Once checked in, you’re advised to leave the airport completely. Imagine that! From there, you can visit Jimmy’s, an eat and drinkery where white plastic tables beckon, nestling under shady trees, and the home made pizza and spinach pie taste fantastic, a final blast of Greece. Or you can take your life into your hands crossing the busy road to another establishment (which last year we did, and found disappointing).

Finally, you amble back into the airport, through the security screening and into the departure lounge, now fully equipped with snacks and duty free, choice of toilets, an ample sufficiency of loo roll and running water!

Who knows, next year, they might even have departure screens which actually work, thus eliminating the guessing game about which gate you might be departing from – and saving the voices of hard-pressed staff yelling into mics. But then, what would I write about?

Hippy heaven

What is it about Greece that brings out that inner yoghurt knitter in us all? Two weeks under the Ionian sun, chomping on goat’s cheese and olives, swigging cheap wine and unidentifiable liqueurs, and suddenly we’re floating about in cheesecloth and woven ankle bracelets.

I can express my inner hippy with the best of them (let’s face it – I was almost there first time round. This is the girl who bussed it across Manchester to art college every day in the early-seventies, dressed in flowing kaftan and flip flops – even, occasionally, a floppy hat – much to the amusement of our next-door neighbours). But even I’m struggling with what appears to be a growing trend amongst women well into their ‘silver years’. At least two sail past, stately as galleons in their flowing robes, long hair plaited into Heidi-style pigtails, one on each bosom, plastic ribboned-bows clipped demurely at their temples.

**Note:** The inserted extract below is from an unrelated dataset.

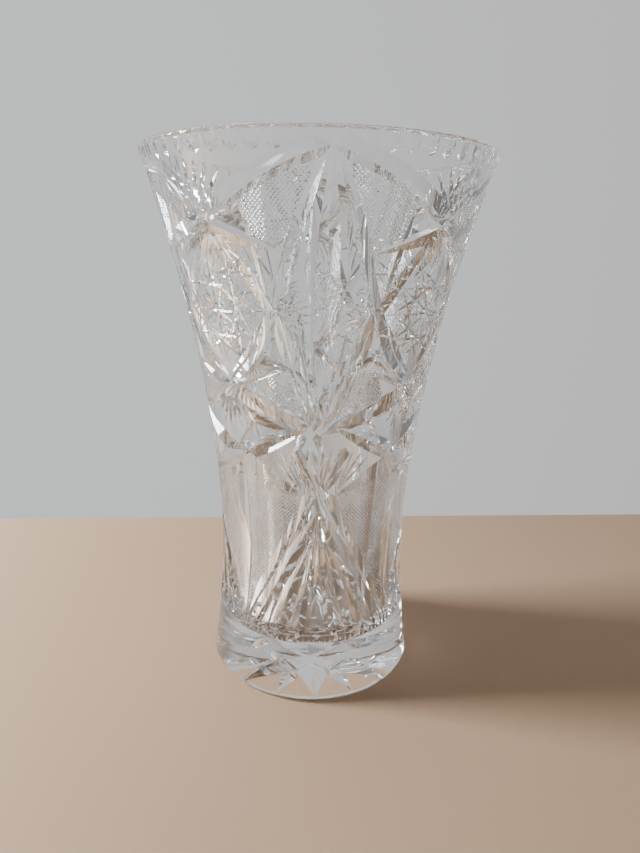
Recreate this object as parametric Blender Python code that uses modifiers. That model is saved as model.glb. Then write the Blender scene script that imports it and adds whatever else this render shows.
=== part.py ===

Another – only slightly less mature – lady wanders by in a dress style originally conceived for a five-year-old, row after row of smock-stitched ruching squishing her boobs into flat-chested submission. And she’s wearing false eyelashes!

Meanwhile, young girls drift around in little more than floaty, spaghetti-strapped frocks, all muzzy sun-bleached hair, bracelets and flimsy flip flops. Suddenly, I’m channelling my mother, hoping they’ve packed some sturdier shoes and a cardie in readiness for the shock of September in England.

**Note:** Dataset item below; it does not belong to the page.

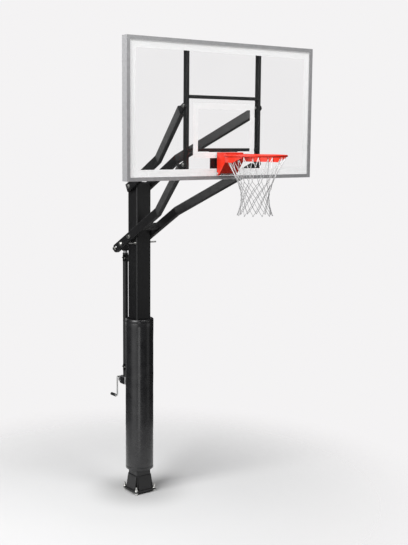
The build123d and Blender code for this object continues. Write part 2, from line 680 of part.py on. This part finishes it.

There’s a male equivalent too. The office clerk gone rogue, straw trilby perched jauntily atop bronzed brow, carefully positioned back to front in contrived defiance, brim cocked upwards over the forehead and down at the back, the mid-life version of the reverse baseball cap. 

Another silver crop-haired gentleman sports a white T-shirt (all the better to display his nut brown skin), tucked into US Army desert fatigues, tucked into scuffed rigger boots. Not sure what message his body was shouting but he was shouting it loud.

Finding the real country

The airport also reminds us how crumblingly chaotic life is in Greece, and Levkas in particular – despite being touched by the gods. Sappho is said to have leapt to her death here and Aphrodite, the Greek goddess of love, to have been born here. The German archaeologist, Wilhelm Dörpfeld (who died on the island in 1940), having uncovered the remains of a settlement dating back to 2000 BC, believed that the bay of Nidri on the eastern coast was the Ithaca of legend, home of Odysseus.

As one holiday company’s reps mill cheerily around their departing guests, their T-shirts bear the strapline ‘Find the real country’. And you don’t get much more ‘real’ than here. Three out of six toilet cubicles ‘out of service’, door handles falling off their screws, hand dryers stubbornly refusing to blow any air at all.

Back in Vass, pavements crumble precariously at the edges. In the cafés, chairs and tables teeter perilously close to the harbour’s edge and a four-foot drop into dark, greasy water. On the other side, 4x4s pulling trailered boats fight for road space with puttling scooters and growling motorbikes as they negotiate their exhaust-fumed way through ambling pedestrians and rushing waiters bearing trays of food, barely two feet from the shoulders and noses of the evening’s diners. All part of the Greek experience!

A makeshift sign at the new wooden bridge across the stagnant outflow between our hotel and town – comprising a stick hardened into a bucket of cement with a board nailed to its top – forbids motorbikes and cars to cross. Half way through the week, it tumbles (maybe thrown) into the stagnant mire (daring anyone foolish enough to retrieve it), and there I suspect it will stay. Within moments, motorbikes are rattling their way across the woodwork. This time next year the bridge may well have gone the way of the sign, plank by splintered plank.

Everywhere you look, half-constructed concrete structures loom from scrubby wasteland, a derelict restaurant sprouts weekend squatters, wires and bits of crumbling masonry dangle from roofs. All this alongside newly-tarmacked roads to once-secluded beaches and shiny new, glass-fronted hotels (shades of things to come).

But despite all that, despite their crumbling homes and shambolic surroundings, a more generous, warm and easy-going people you couldn’t wish to meet. They are the real country. The real Greece.